I've always liked to think I was good with words - knew how to say things in a way that was appropriate for the subject...
I've wanted to write about Gramma since her death; just haven't found the words yet - but you, dear little bro of mine - you've summed it all up right here - you've captured exactly what that pit feels like
- that gap, that lacking that's missing in her absence and grandpa's - I've lived my whole life looking up to them.
People talk about legends like presidents and war heroes and mythical characters from civilizations bygone - yet these two stood head and shoulders above all of them - and you and I were privileged and honoured to have been caste from the mould of their offspring and shaped by their legacies and breathed the same Sag Lake air as them.
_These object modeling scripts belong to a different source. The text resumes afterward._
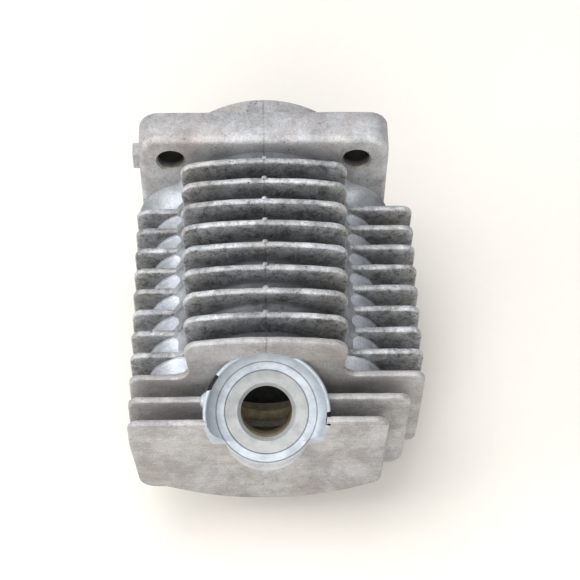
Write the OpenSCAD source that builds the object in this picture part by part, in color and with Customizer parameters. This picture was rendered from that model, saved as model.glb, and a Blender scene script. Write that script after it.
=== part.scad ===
// Air-cooled two-stroke cylinder with its head cast in one piece.
// Millimetres. Z is up, the bore runs along Y, the head end points to -Y
// and the crankcase face looks to +Y. The origin is on the bore axis, in
// the plane of the crankcase face.

/* [Bore and skirt] */
// Bore diameter
bore_d = 44; // [36:0.5:56]
// Wall of the bore lining inside the casting
lining_wall = 1.2; // [0.8:0.1:3]
// Wall of the cast barrel around the lining
barrel_wall = 1.1; // [0.8:0.1:4]
// Wall of the skirt that enters the crankcase
skirt_wall = 2.9; // [2:0.1:5]
// Length of the skirt past the crankcase face
skirt_len = 12; // [6:0.5:20]
// Chamfer on the skirt's end
skirt_chamfer = 1; // [0.3:0.1:1.5]

/* [Base flange] */
// Flange width, along X
flange_w = 66; // [56:0.5:84]
// Flange height, along Z
flange_h = 65; // [56:0.5:84]
// Flange thickness
flange_t = 10; // [6:0.5:14]
// Corner radius of the flange
flange_corner_r = 5.5; // [2:0.5:10]
// Distance between base bolt centres, both ways
bolt_pitch = 48.8; // [44:0.2:64]
// Base bolt hole diameter
bolt_hole_d = 7; // [5:0.1:9]
// Radius of the fillet between flange and barrel
root_fillet_r = 3.4; // [1.5:0.1:5]
// Radius of the fillet between flange and side lobes
lobe_fillet_r = 4.9; // [1.5:0.1:5]

/* [Fins] */
// Distance between fins
fin_pitch = 6.58; // [5.2:0.01:8]
// Fin thickness
fin_t = 2; // [1.4:0.1:3]
// Gap between the flange and the first fin
first_gap = 5; // [3:0.1:8]
// Height of the first fin's crest above the barrel
crest_rise = 7.45; // [4:0.05:14]
// How much the crest has fallen by the ninth fin
crest_drop = 4.4; // [0:0.1:8]
// How far the crest's end stands inside the barrel's side
crest_inset = 2.3; // [1:0.1:6]
// Radius of the crest's gentle crown
crown_r = 110; // [60:5:300]
// Reach of the left wings past the barrel
reach_left = 9.9; // [8:0.1:18]
// Reach of the right wings past the barrel
reach_right = 15.6; // [12:0.1:22]
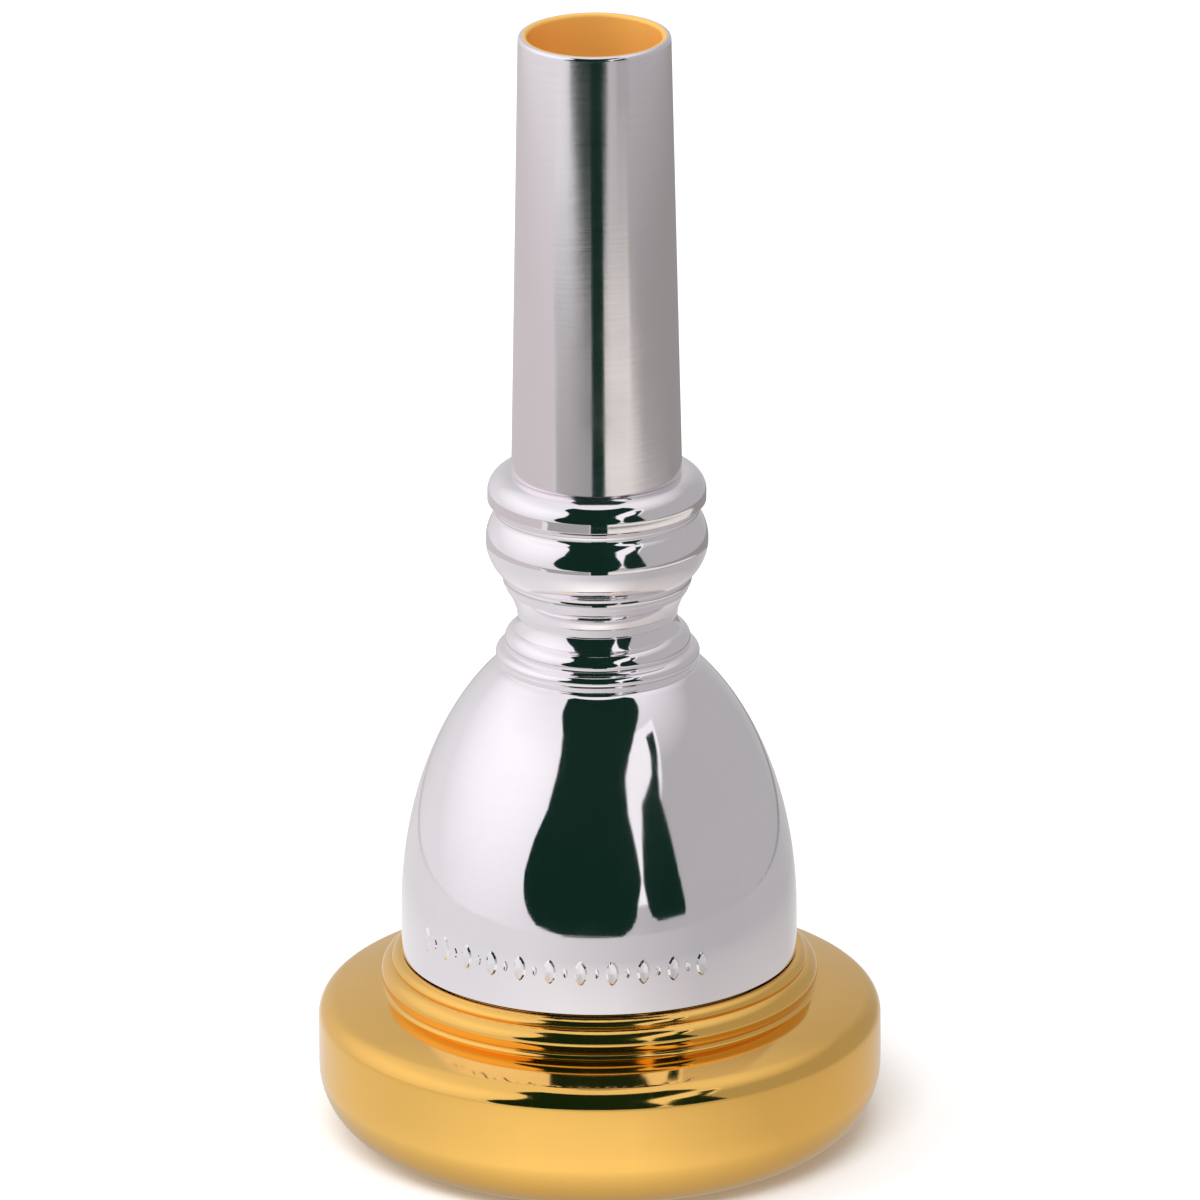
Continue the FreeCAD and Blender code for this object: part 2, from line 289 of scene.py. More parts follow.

To anyone else, this may sound like mere gibberish, but I know you know exactly what I'm talking about, and you've mentioned that fact above - even as you say, if we were ignorant of the numerous lessons Grandpa and Gramma had tried to teach us in the blindness of our youth - they made the effort, and it wasn't in vein as the wisdom of years returns those lessons to us - we have not forgotten.
Our pastor has been speaking on forgotten virtues over the past several weeks - the most recent topic was the forgotten virtue of integrity. I can't think of two people who embody integrity more than Art and Dinna Madsen - uncompromising.
Sure they made their mistakes - everyone's human, but there's no one who would argue against the integrity of either - most definitely a forgotten virtue in this modern age, and I thank God for all the times we were able to spend with Gramma and Grandpa in this short existence we've had on this planet so far!
The incredibly massive multinational company I work for values integrity as one of its core values and credits this as one of its keys of success, and yet I have never met anyone there that even comes close to being of the same mould, cloth, metal that my grandparents came from!

I love you my brother, and count you as most blessed for having the honour of representing those of us who were incapable of making it to say goodbye to Gramma.
Thank you for your beautiful words of homage to Gramma and Grandpa here.